がんの9割超を占める固形がん向けに、手術や放射線、抗がん剤、免疫薬に続き新たな治療法が現れた。遺伝子を改変した免疫細胞を使い、血液がん治療で実用化されている免疫療法を改良。中国のスタートアップが2023年に米食品医薬品局(FDA)への製造販売の認可を申請する計画で、米国企業や武田薬品工業も臨床試験(治験)を急ぐ。
〔日本経済新聞 2022年2月11日付 15面〕
従前、白血病などの血液がんで治療効果をあげている免疫療法のCAR-Tについては、例えば「国立研究開発法人日本医療研究開発機構」のホームページでは、現状について次のように記載されている。
免疫の力を使ってがん細胞を攻撃させる「がん免疫療法」が、従来治療が難しかったがんに対する新しい治療法として注目されています。
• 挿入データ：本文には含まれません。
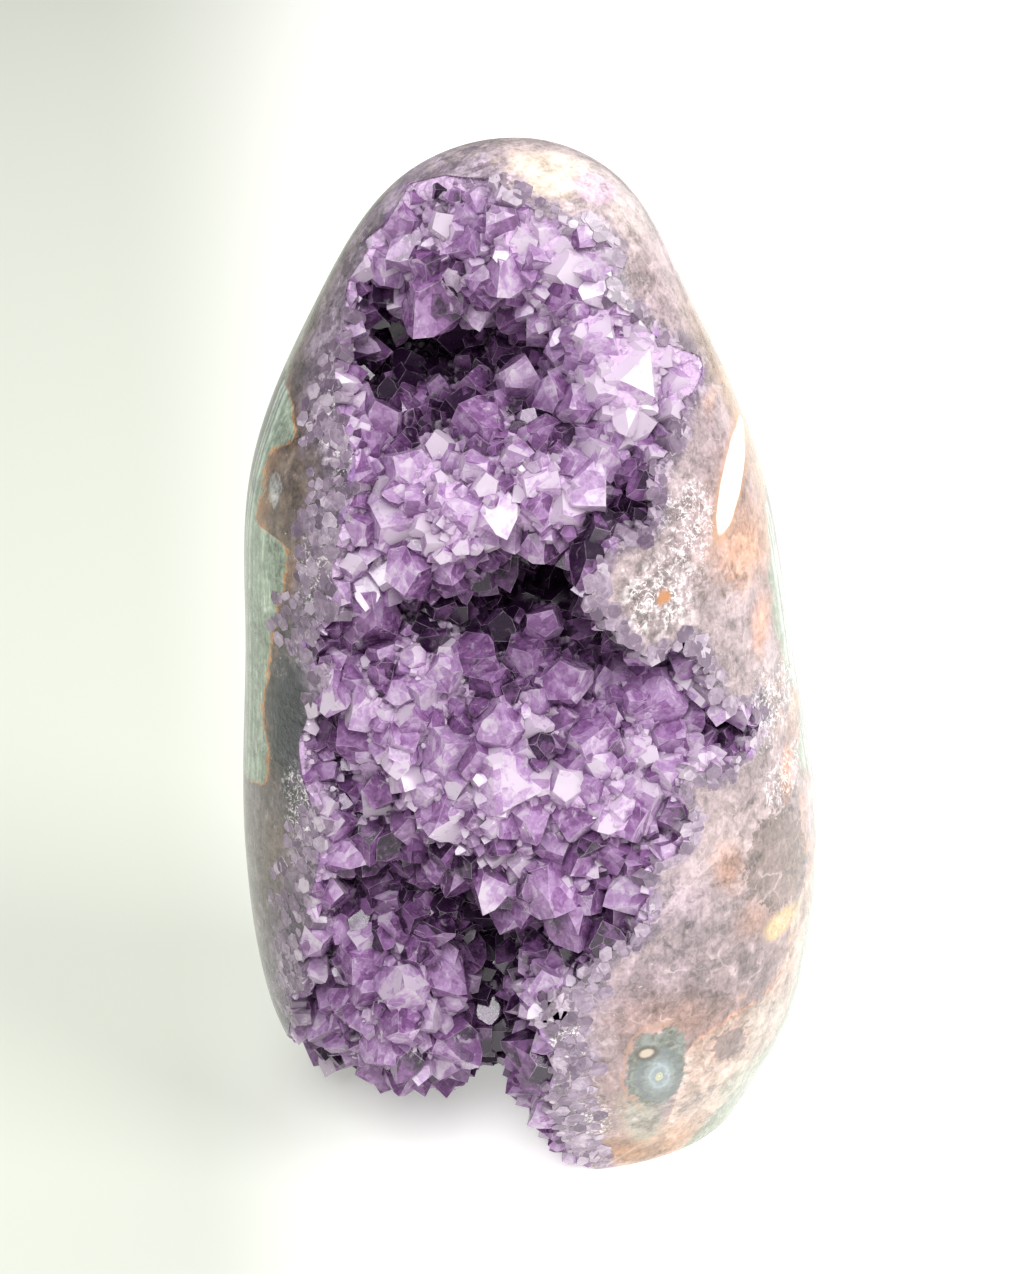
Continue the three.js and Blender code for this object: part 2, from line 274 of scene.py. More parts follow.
    def full_depth(self, x: Array, z: Array) -> Array:
        """Gives the lining's depth below the polished form, away from the rim.

        Args:
            x: places across, in millimetres.
            z: heights above the base, in millimetres.

        Returns:
            The depths in millimetres, in the shape of x.
        """
        depth = np.full(np.shape(x), self.depth)
        for middle_x, middle_z, wide, high, change in self.hollows_and_lumps:
            away = ((x - middle_x) / wide) ** 2 + ((z - middle_z) / high) ** 2
            depth = depth + change * np.exp(-away)
        depth = depth + 1.0 * ripple(x, z, 6.0, 3) + 0.5 * ripple(x, z, 2.6, 4)
        return np.maximum(self.least_depth, depth)

    def lining(self, x: Array, z: Array, inside: Array) -> Array:
        """Gives the Y of the lining at places whose distance inside the rim is known."""
        share = smooth(inside / self.ramp_width + self.ramp_step)
        return self.form.front(x, z) + self.full_depth(x, z) * share


@dataclass
class LiningMap:
    """The lining looked up on a fine grid, because thousands of points stand on it."""

    pocket: Pocket
    step: float = 0.5
    nook_cells: int = 12
    x: Array = field(init=False)
    z: Array = field(init=False)
    depth: Array = field(init=False)
    face: Array = field(init=False)
    inside: Array = field(init=False)
    nook: Array = field(init=False)

    def __post_init__(self) -> None:
        """Fills the grid."""
        self.x = np.arange(-42, 36, self.step)
        self.z = np.arange(-6, 149, self.step)
        grid_x, grid_z = np.meshgrid(self.x, self.z, indexing="ij")
        self.inside = self.pocket.rim_distance(grid_x, grid_z)
        self.face = self.pocket.lining(grid_x, grid_z, self.inside)
        self.depth = self.face - self.pocket.form.front(grid_x, grid_z)
        self.nook = self.depth - self.blurred(self.depth, self.nook_cells)

    @staticmethod
    def blurred(table: Array, cells: int) -> Array:
        """Smooths a grid over some cells either way.

        Args:
            table: the grid.
            cells: how far it is smoothed.

        Returns:
            The smoothed grid.
        """
        weights = np.hanning(2 * cells + 3)
        weights /= weights.sum()

        def blur(row: Array) -> Array:
            """Smooths one row, held level beyond its ends."""
            return np.convolve(np.pad(row, cells + 1, "edge"), weights, "valid")

        return np.apply_along_axis(blur, 1, np.apply_along_axis(blur, 0, table))

    def look(self, table: Array, x: Array, z: Array) -> Array:
        """Reads one of the grids between its nodes.

        Args:
            table: the grid.
            x: places across, in millimetres.
            z: heights above the base, in millimetres.

        Returns:
            The grid's value at each place.
        """
        place_x = np.clip((np.asarray(x, float) - self.x[0]) / self.step, 0, len(self.x) - 1.001)
        place_z = np.clip((np.asarray(z, float) - self.z[0]) / self.step, 0, len(self.z) - 1.001)
        i, j = place_x.astype(int), place_z.astype(int)
        u, v = place_x - i, place_z - j
        low = table[i, j] * (1 - u) + table[i + 1, j] * u
        high = table[i, j + 1] * (1 - u) + table[i + 1, j + 1] * u
        return low * (1 - v) + high * v

    def slope(self, x: Array, z: Array, reach: float = 1.0) -> Array:
        """Gives the lining's outward vectors, as long as the lining is steep.

        Args:
            x: places across, in millimetres.
            z: heights above the base, in millimetres.
            reach: how far apart the lining is compared.

        Returns:
            The vectors, one for each place, with -1 along Y.
        """
        face = self.face
        slope_x = (self.look(face, x + reach, z) - self.look(face, x - reach, z)) / (2 * reach)
        slope_z = (self.look(face, x, z + reach) - self.look(face, x, z - reach)) / (2 * reach)
        return np.stack([slope_x, np.full(np.shape(x), -1.0), slope_z], -1)


# ---------------------------------------------------------------- quartz points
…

免疫療法には様々な方法がありますが、この中でもキメラ抗原受容体導入T細胞療法、いわゆる「CAR-T(カー・ティー)細胞療法」は、患者さん自身の血液から主要な免疫細胞の1つであるT細胞を取り出し、CARという遺伝子を外から導入することで、がん細胞だけを選択的に攻撃できるように加工して製造します。このようにして作られたCAR-T細胞を患者さんに注射することで、特定の目印を出しているがん細胞を強力に攻撃することができ、一部の血液がん(白血病、悪性リンパ腫)に対して非常に高い有効性を示したことから、2019年から保険診療においても用いられるようになっています(図1)。同じような戦略で他の様々ながんに対しても、CAR-T細胞による治療効果が臨床試験を通じて検証されていますが、今のところ十分な治療成績は得られていません。また現在認可されている血液がんに対するCAR-T細胞療法においても、治療後に再びがん細胞が出てくる再発例が多く、さらに治療効果を高める必要があります。
〔 https://www.amed.go.jp/news/release_20211206-02.html 〕
これに対し、今回の日経新聞の報道によれば、「中国のスタートアップ、カースジェン・セラピューティクスは、(中略)CAR-T細胞に、胃がんや膵臓がんなどにくっつくたんぱく質を作る遺伝子を追加で組み込み、転移しやすいがんを追いかけて攻撃しやすいタイプにした」とのこと。つまり、固形がんの治療において、有効であることが期待できる可能性があるということである。この点、治験で効果が確認できれば、2023年以降に市場に出てくる可能性があるという。
一般的に、日本人ががんに罹患する可能性は約2人に1人と言われている。よって、がん治療の進歩がもたらす私達への恩恵は非常に大きい。と同時に保険について言えば、がん治療を医療費の部分で私達を支える役割を果たす「がん保険」について、各保険会社に対し「医療の進歩に即応するがん保険を提供する」ことを強く期待したい。
ともあれ、がん保険をお勧めする立場にある者として、今後ともがん治療に関する情報には、アンテナを高く張っていきたい。